Según las estimaciones geológicas, el hombre existe sólo desde hace muy
poco tiempo (un millón de años, cuanto más). Lo que ha conseguido, en especial
durante los últimos seis mil años, es algo completamente nuevo en la historia
del cosmos, o por lo menos, de lo que sabemos de él. Durante incontables edades
el sol ha salido y se ha puesto, la luna ha crecido y ha menguado, las
estrellas han brillado en la noche; pero todo ello sólo se ha comprendido con
la llegada del hombre. En el gran mundo de la astronomía y en el pequeño mundo
del átomo, el hombre ha descubierto secretos que habrían parecido imposibles de
descubrir. En arte, en literatura y en religión, algunos hombres han demostrado
una sublimidad de sentimientos que hacen a la especie digna de conservarse.
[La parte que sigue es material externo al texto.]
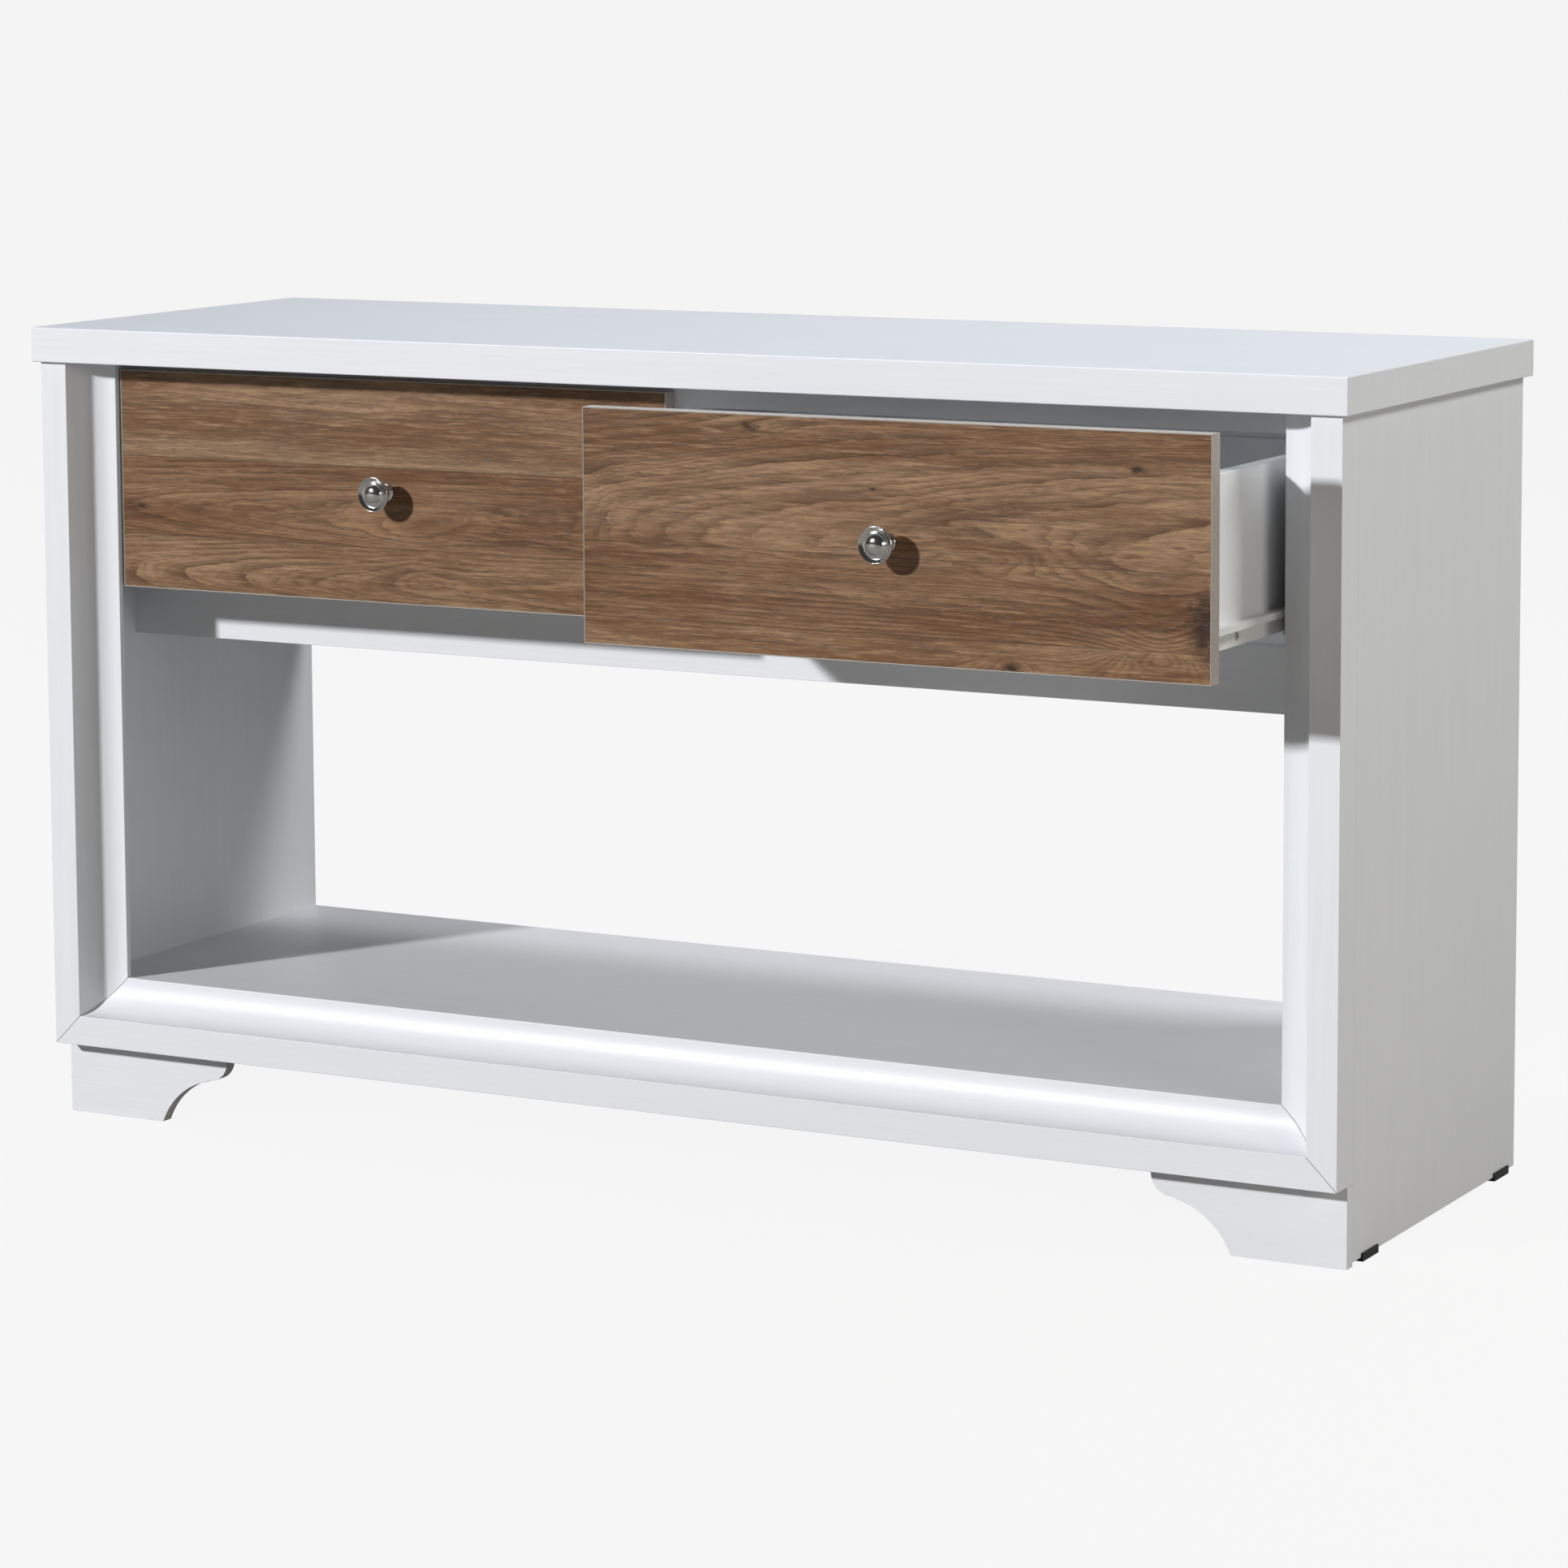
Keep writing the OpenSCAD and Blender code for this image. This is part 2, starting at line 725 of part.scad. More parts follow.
top_panel();
mirror([1, 0, 0]) side_panel();  // side_panel_left
side_panel();  // side_panel_right
lower_shelf();
plinth_rail();
drawer_rail(rail_y);  // front_rail
drawer_rail(back_panel_y - board_t);  // rear_rail
front_stretcher();
back_panel();
center_divider();
mirror([1, 0, 0]) case_side();  // case_side_left
case_side();  // case_side_right
stile_moulding();  // stile_moulding_left
mirror([1, 0, 0]) stile_moulding();  // stile_moulding_right
base_moulding();
bracket_foot();  // bracket_foot_left
mirror([1, 0, 0]) bracket_foot();  // bracket_foot_right
foot_blocks();
glides();
cam_locks();
cam_bolts();
dowels();
stretcher_screws();
back_panel_screws();
cabinet_runner(-box_x1, -1);  // cabinet_runner_ll
cabinet_runner(-box_x0, 1);  // cabinet_runner_lr
cabinet_runner(box_x0, -1);  // cabinet_runner_rl
cabinet_runner(box_x1, 1);  // cabinet_runner_rr

drawer_place(false) drawer_front();  // left_drawer_front
drawer_place(false) edge_band();  // left_edge_band
drawer_place(false) box_front();  // left_box_front
drawer_place(false) box_side(box_x1, 1);  // left_box_side_outer
drawer_place(false) box_side(box_x0, -1);  // left_box_side_inner
drawer_place(false) box_back();  // left_box_back
drawer_place(false) box_bottom();  // left_box_bottom
drawer_place(false) knob();  // left_knob
drawer_place(false) knob_screw();  // left_knob_screw
drawer_place(false) drawer_runner(box_x1, 1);  // left_runner_outer
drawer_place(false) drawer_runner(box_x0, -1);  // left_runner_inner
drawer_place(false) runner_screws();  // left_runner_screws

drawer_place(true) drawer_front();  // right_drawer_front
drawer_place(true) edge_band();  // right_edge_band
drawer_place(true) box_front();  // right_box_front
drawer_place(true) box_side(box_x1, 1);  // right_box_side_outer
drawer_place(true) box_side(box_x0, -1);  // right_box_side_inner
drawer_place(true) box_back();  // right_box_back
drawer_place(true) box_bottom();  // right_box_bottom
drawer_place(true) knob();  // right_knob
drawer_place(true) knob_screw();  // right_knob_screw
drawer_place(true) drawer_runner(box_x1, 1);  // right_runner_outer
drawer_place(true) drawer_runner(box_x0, -1);  // right_runner_inner
drawer_place(true) runner_screws();  // right_runner_screws

mirror([1, 0, 0]) roller_pair(front_roller_y, front_roller_v, front_roller_u);  // left_front_rollers
roller_pair(front_roller_y, front_roller_v, front_roller_u);  // right_front_rollers
drawer_place(false) roller_pair(rear_roller_y, rear_roller_v, rear_roller_u);  // left_rear_rollers
drawer_place(true) roller_pair(rear_roller_y, rear_roller_v, rear_roller_u);  // right_rear_rollers
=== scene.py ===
import json
import math

import bpy
from mathutils import Matrix, Vector


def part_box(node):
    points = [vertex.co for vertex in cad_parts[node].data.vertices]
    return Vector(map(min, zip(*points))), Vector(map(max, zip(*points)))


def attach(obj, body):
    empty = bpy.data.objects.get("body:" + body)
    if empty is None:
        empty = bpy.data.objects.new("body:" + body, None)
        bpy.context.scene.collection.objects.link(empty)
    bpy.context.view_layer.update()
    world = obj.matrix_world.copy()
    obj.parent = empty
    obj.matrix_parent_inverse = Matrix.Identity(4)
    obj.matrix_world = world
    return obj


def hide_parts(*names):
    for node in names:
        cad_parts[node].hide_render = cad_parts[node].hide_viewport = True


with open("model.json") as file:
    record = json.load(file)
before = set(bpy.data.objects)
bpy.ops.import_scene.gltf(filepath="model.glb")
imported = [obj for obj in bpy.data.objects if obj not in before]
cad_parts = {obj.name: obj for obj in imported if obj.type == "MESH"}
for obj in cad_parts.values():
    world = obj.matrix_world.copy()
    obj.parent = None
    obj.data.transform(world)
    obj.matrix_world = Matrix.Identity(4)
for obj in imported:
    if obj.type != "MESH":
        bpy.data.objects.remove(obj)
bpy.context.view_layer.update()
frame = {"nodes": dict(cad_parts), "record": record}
MM = 0.001
SIDES = {"left": -1, "right": 1}
WELD = 0.01 * MM  # points nearer than this are one point


# ---------- modelling ----------


def corners(node):
    """The lowest and highest corners of a frame node."""
    return [Vector(corner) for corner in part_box(node)]


def deselect():
    """Leaves edit mode and deselects everything."""
    if bpy.context.mode != "OBJECT":
        bpy.ops.object.mode_set(mode="OBJECT")
    bpy.ops.object.select_all(action="DESELECT")


def only(piece):
    """Selects one piece and makes it the active one."""
    deselect()
    piece.select_set(True)
    bpy.context.view_layer.objects.active = piece


def settle(piece):
    """Puts the piece's place, turn and scale into its mesh."""
    only(piece)
    bpy.ops.object.transform_apply(location=True, rotation=True, scale=True)


def block(name, low, high):
    """A plain board between two corners, to be shaped further."""
    deselect()
    low, high = Vector(low), Vector(high)
    bpy.ops.mesh.primitive_cube_add(size=1, location=(low + high) / 2, scale=high - low)
    piece = bpy.context.object
    piece.name = name
    settle(piece)
    return piece


def ease_edges(piece, width, segments=2, angle=30):
    """Rounds the sharp edges a little and keeps the flat faces flat."""
    only(piece)
    bpy.ops.object.shade_smooth()
    bevel = piece.modifiers.new("eased edges", "BEVEL")
    bevel.width = width
    bevel.segments = segments
    bevel.limit_method = "ANGLE"
    bevel.angle_limit = math.radians(angle)
    bevel.harden_normals = True
    bpy.ops.object.modifier_apply(modifier=bevel.name)


def face_outwards():
    """Turns every face of the piece in edit mode outwards, and leaves edit mode."""
    bpy.ops.mesh.select_all(action="SELECT")
    bpy.ops.mesh.normals_make_consistent(inside=False)
    bpy.ops.object.mode_set(mode="OBJECT")


def pen(name, start):
    """A mesh of one point, to draw an outline from."""
    deselect()
    bpy.ops.mesh.primitive_plane_add(size=MM, location=start)
    piece = bpy.context.object
    piece.name = name
    settle(piece)
    bpy.ops.object.mode_set(mode="EDIT")
    bpy.ops.mesh.select_mode(type="VERT")
    bpy.ops.mesh.select_all(action="SELECT")
    bpy.ops.mesh.merge(type="CENTER")
    return piece


def line(*step):
    """Draws a straight edge from the last point, or pulls out the selected faces."""
    bpy.ops.mesh.extrude_region_move(TRANSFORM_OT_translate={"value": step})


def arc(centre, axis, degrees, steps):
    """Draws an arc from the last point round a centre."""
    bpy.ops.mesh.spin(steps=steps, angle=math.radians(degrees), center=centre, axis=axis)


def close_outline(*depth):
    """Joins the outline's ends, fills it and pulls it out to a solid."""
    bpy.ops.mesh.select_all(action="SELECT")
    bpy.ops.mesh.remove_doubles(threshold=WELD)
    bpy.ops.mesh.edge_face_add()
    line(*depth)
    face_outwards()


def cut(piece, point, normal, drop_beyond=True):
    """Cuts along a plane. What lies beyond it goes and the cut is closed, or both sides stay."""
    only(piece)
    bpy.ops.object.mode_set(mode="EDIT")
    bpy.ops.mesh.select_all(action="SELECT")
    bpy.ops.mesh.bisect(
        plane_co=point, plane_no=normal, use_fill=drop_beyond, clear_outer=drop_beyond
    )
    bpy.ops.object.mode_set(mode="OBJECT")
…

¿Debe terminarse todo eso en un horror trivial, porque existan muy pocos
capaces de pensar en el hombre, con preferencia a este o a aquel grupo de
hombres? ¿Está nuestra raza tan desprovista de sabiduría, es tan incapaz de
sentir un amor imparcial, es tan ciega para los dictados más simples del
instinto de la conservación, para que la última prueba de su estúpida
inteligencia sea la exterminación de toda vida en nuestro planeta? Pues no
serán sólo los hombres los que perecerán, sino también los animales, a los que
nadie puede acusar de comunismo o de anticomunismo.
No puedo creer que éste deba ser el fin. Quisiera que los hombres
olvidasen sus querellas durante algunos momentos, y reflexionasen en que, si se
conceden a sí mismos la supervivencia, hay toda clase de razones para esperar
que los triunfos del futuro superen inconmensurablemente a los triunfos del
pasado. Ante nosotros existe la posibilidad, si la elegimos, del progreso
continuo en felicidad, en conocimientos y en sabiduría. ¿Elegiremos, en lugar
de ella, la muerte, porque no seamos capaces de olvidar nuestras querellas?
Llamo, como ser humano, a los seres humanos: recordad vuestra humanidad y
olvidad el resto. Si podéis hacerlo, se abre el camino hacia un nuevo paraíso;
si no, ante nosotros sólo queda la muerte universal.